Rita Ora has described it as 'tough and annoying'. The gender imbalance in the music industry urgently needs addressing, including in festival line-ups. If anyone is committed to changing this inequality it's Vanessa Reed who heads up the PRS Foundation which funds new music and new talent. This week Reed presented a manifesto to the European Parliament calling for a raft of reforms.
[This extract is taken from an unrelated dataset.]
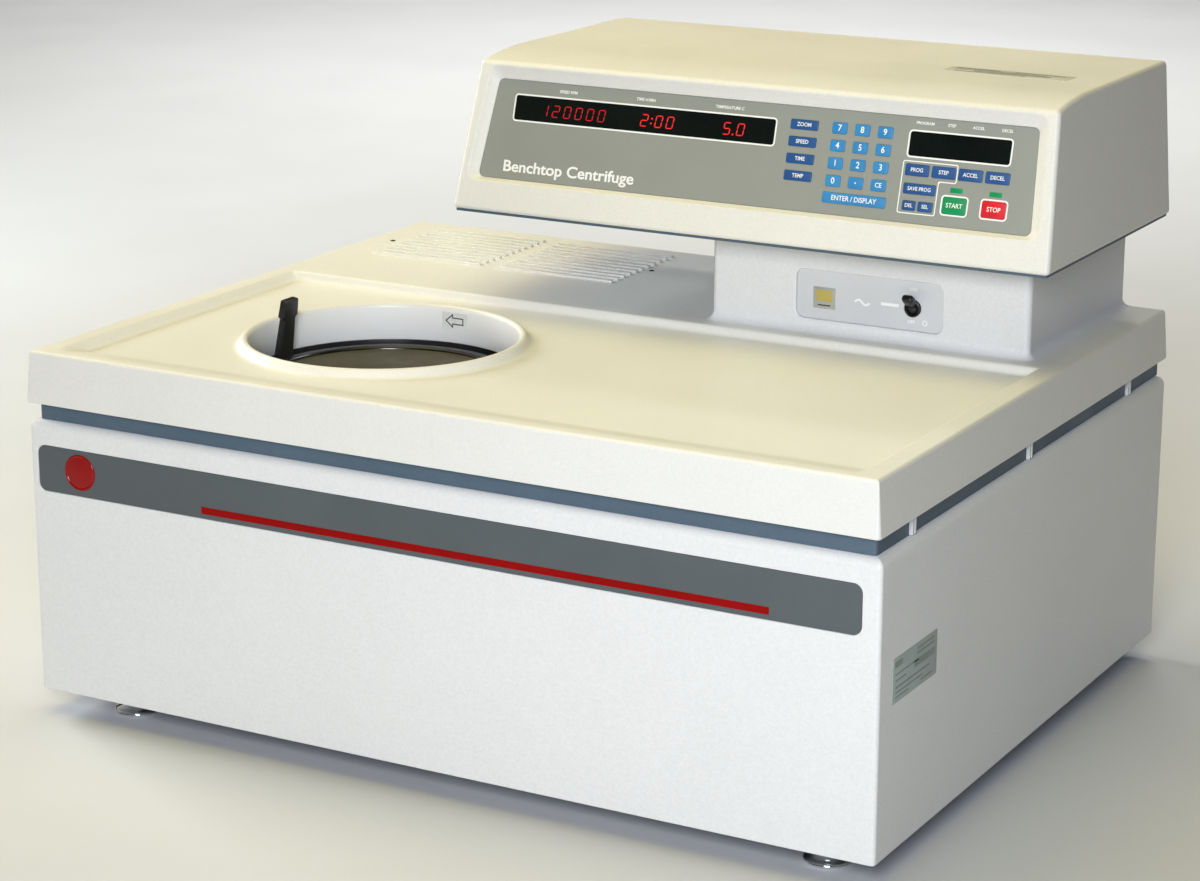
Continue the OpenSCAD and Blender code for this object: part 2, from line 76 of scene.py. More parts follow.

These include the UK government continuing its payments into the European Union’s cultural and education programme post Brexit. The BBC recently ranked Reed behind Beyonce and Taylor Swift in the BBC's top five of most powerful women in music. But she says there are talented women out there who are being denied the same opportunities as men. In an interview with BBC Newsbeat, Reed added: 'People are beginning to realise that doing nothing is not an option.'    

 

13


Reading goals with Roy




The Roy of the Rovers annual, charting the exploits of fictional footballer Roy Race, has topped many a child's Christmas list over the decades. The comic strip character's skills on the pitch have even become a benchmark for sports commentators to judge real players by. He also inspired a joy of reading in young people.

That's why the National Literacy Trust (NLT) is to donate 10,000 Roy of the Rovers books to reluctant readers across the UK. Copies will go to NLT 'hubs'- community partnerships creating change in areas where low levels of literacy impact on people's lives. NLT's spokesperson Jim Sells says football in the classroom can 'level the playing field' for disadvantaged children.

 

14


The fastest and slowest birds on the planet



This week I had the uplifting experience of watching a peregrine falcon swoop from the top of a disused factory chimney in my home town of Kidderminster. These beautiful birds are the fastest creatures in the animal kingdom. When they swoop they can clock over 200 miles per hour. It’s the first time I’ve seen a peregrine in the wild and was a real treat to witness it on home territory. 

The avian-themed week was complete when I was given temporary responsibility for five pekin bantam chickens - possibly the slowest birds in the animal kingdom, but quite beautiful.